The import terminals “set a good precedent even though there is very very little going in,” Mihoko Manabe, senior vice president of Moody’s Investors Service in New York, said in a Dec. 15 phone interview. “We could take comfort in the fact that these contracts are being honored.”
But at least one oil major has paid up to escape a long-term contract that’s no longer needed. ConocoPhillips paid a termination fee of $522 million to Freeport as part of a deal to end its reservation of import capacity, saying it would save as much as $60 million a year.
“History is fraught with people relying on contracts to support the company” only to have “economics go the wrong way,” said Skip Aylesworth, a portfolio manager at Hennessy Funds, which holds a 4.5 percent stake in Cheniere.
“If in fact any one of the major players decides to unilaterally null and void their contract, it could cause a major revenue problem,” he said.

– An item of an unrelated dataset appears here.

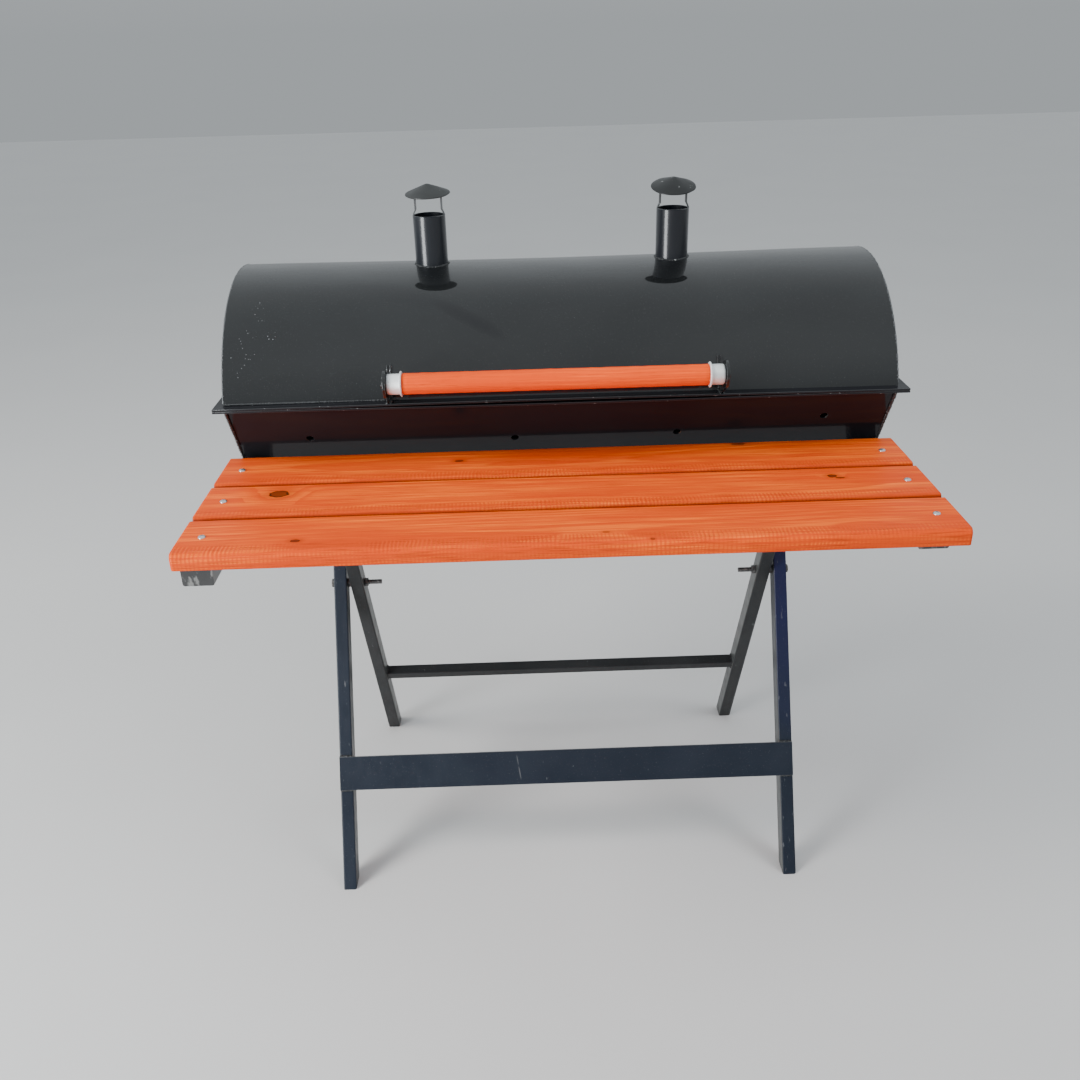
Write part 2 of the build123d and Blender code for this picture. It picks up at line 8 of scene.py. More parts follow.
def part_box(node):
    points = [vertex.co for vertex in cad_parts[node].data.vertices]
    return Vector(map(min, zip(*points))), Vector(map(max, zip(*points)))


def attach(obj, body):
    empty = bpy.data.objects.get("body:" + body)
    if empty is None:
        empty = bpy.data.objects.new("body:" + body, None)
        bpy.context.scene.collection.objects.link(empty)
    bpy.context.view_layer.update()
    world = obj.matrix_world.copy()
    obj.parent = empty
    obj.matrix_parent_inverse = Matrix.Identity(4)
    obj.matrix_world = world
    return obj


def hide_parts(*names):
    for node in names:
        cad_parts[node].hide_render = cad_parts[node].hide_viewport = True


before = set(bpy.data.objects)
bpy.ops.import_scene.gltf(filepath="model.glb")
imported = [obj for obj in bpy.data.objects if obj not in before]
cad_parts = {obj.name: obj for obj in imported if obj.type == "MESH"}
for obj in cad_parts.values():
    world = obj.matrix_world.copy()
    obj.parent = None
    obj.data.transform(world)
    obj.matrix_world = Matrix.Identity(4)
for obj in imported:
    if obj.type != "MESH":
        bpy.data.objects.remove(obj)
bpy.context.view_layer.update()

# ------------------------------------------------------------------ where the grill stands
# A pale plain floor under a sky that is dimmer at the horizon. A tall soft lamp to the left
# draws a broad light line down the chimneys, and two high lamps light the shelf.


def add(tree, kind, inputs=None, **settings):
    """Adds a node to a tree, sets it up and joins its inputs."""
    node = tree.nodes.new(kind)
    for key, value in settings.items():
        setattr(node, key, value)
    for key, value in (inputs or {}).items():
        if isinstance(value, bpy.types.NodeSocket):
            tree.links.new(value, node.inputs[key])
        else:
            node.inputs[key].default_value = value
    return node


def made(kind, inputs, output=0, **settings):
    """Adds a node to the tree that its inputs come from and gives one of its outputs."""
    tree = next(v.id_data for v in inputs.values() if isinstance(v, bpy.types.NodeSocket))
    return add(tree, kind, inputs, **settings).outputs[output]


def maths(operation, first, second=0.0):
    return made("ShaderNodeMath", {0: first, 1: second}, operation=operation)


def times(first, *others):
    for other in others:
        first = maths("MULTIPLY", first, other)
    return first


def plus(first, second):
    return maths("ADD", first, second)


def minus(first, second):
    return maths("SUBTRACT", first, second)


def vector_maths(operation, first, second=(0.0, 0.0, 0.0)):
    output = 1 if operation in ("LENGTH", "DOT_PRODUCT") else 0
    return made("ShaderNodeVectorMath", {0: first, 1: second}, output, operation=operation)


def coordinate(place, axis):
    """One of a place's three coordinates; axis is 0, 1 or 2."""
    return made("ShaderNodeSeparateXYZ", {0: place}, axis)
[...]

It’s the customers who “have all the power.”
At Sabine Pass, Cheniere has contracted 88 percent of the capacity for the first five liquefaction plants. That will bring annual payments of $2.9 billion for two decades once they’re all online.
For Cheniere’s former Chief Executive Charif Souki, such commitments were strong enough to press ahead with more export investments. Last summer he announced plans to boost capacity by another 50 percent -- even before the first plants had come online, which they eventually did on New Year’s Eve.

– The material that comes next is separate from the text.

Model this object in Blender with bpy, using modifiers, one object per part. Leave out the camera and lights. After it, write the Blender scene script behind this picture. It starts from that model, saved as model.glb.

By then Souki was gone. With gas prices in Asia and the U.S. near multi-year lows, shareholders had gotten nervous. Among them were some high-profile investors. Jim Chanos has said he was shorting the stock amid concerns about growing debt. Carl Icahn, who accumulated a 14 percent stake, questioned Souki’s plans. Souki was forced out last month by the board.
Shareholders wanted Cheniere, which has never posted a profit, to pay its export revenue as dividends instead of using it to fund more growth, said William Frohnhoefer, an analyst at BTIG in New York.
“Investors have said that it’s time to slow down a little bit,” he said by phone last month. Cheniere’s shares slid throughout 2015, reaching a two-year low in late December.
Souki, who’s said he’ll remain a shareholder and board member, told Bloomberg TV on Dec. 17 that “the energy business is a matter of cycles” and Cheniere will be well-placed to expand when the cycle turns again.
That may be some way off, according to Moses Rahnama, an analyst at Energy Aspects. The global LNG surplus is set to triple by 2020 amid a “big wave” of new capacity, while demand has slowed and many buyers are trying to renegotiate contracts.
ING’s Ennis says Sabine Pass and the other export terminals under construction aren’t directly exposed to commodity-price risks.
“They are paid a capacity reservation fee regardless of what the price of gas is or how much gas goes through,” he said. “They’re just refrigerators.”
At Sabine Pass, the refrigerator is filling up -- ready for the Energy Atlantic, which is anchored about 25 miles (40 kilometers) out while government inspectors examine everything from navigation equipment to lifeboats. Checks on the “brand-new” tanker will probably last most of Tuesday, and it will reach Sabine Pass the following day, Andy Kendrick, a Houston-based spokesman for the U.S. Coast Guard, said by phone.
Then, at last, there’ll be work for the ochre-colored tugboats with their fire-engine-red hulls. They’ll no longer be waiting for phantom ships.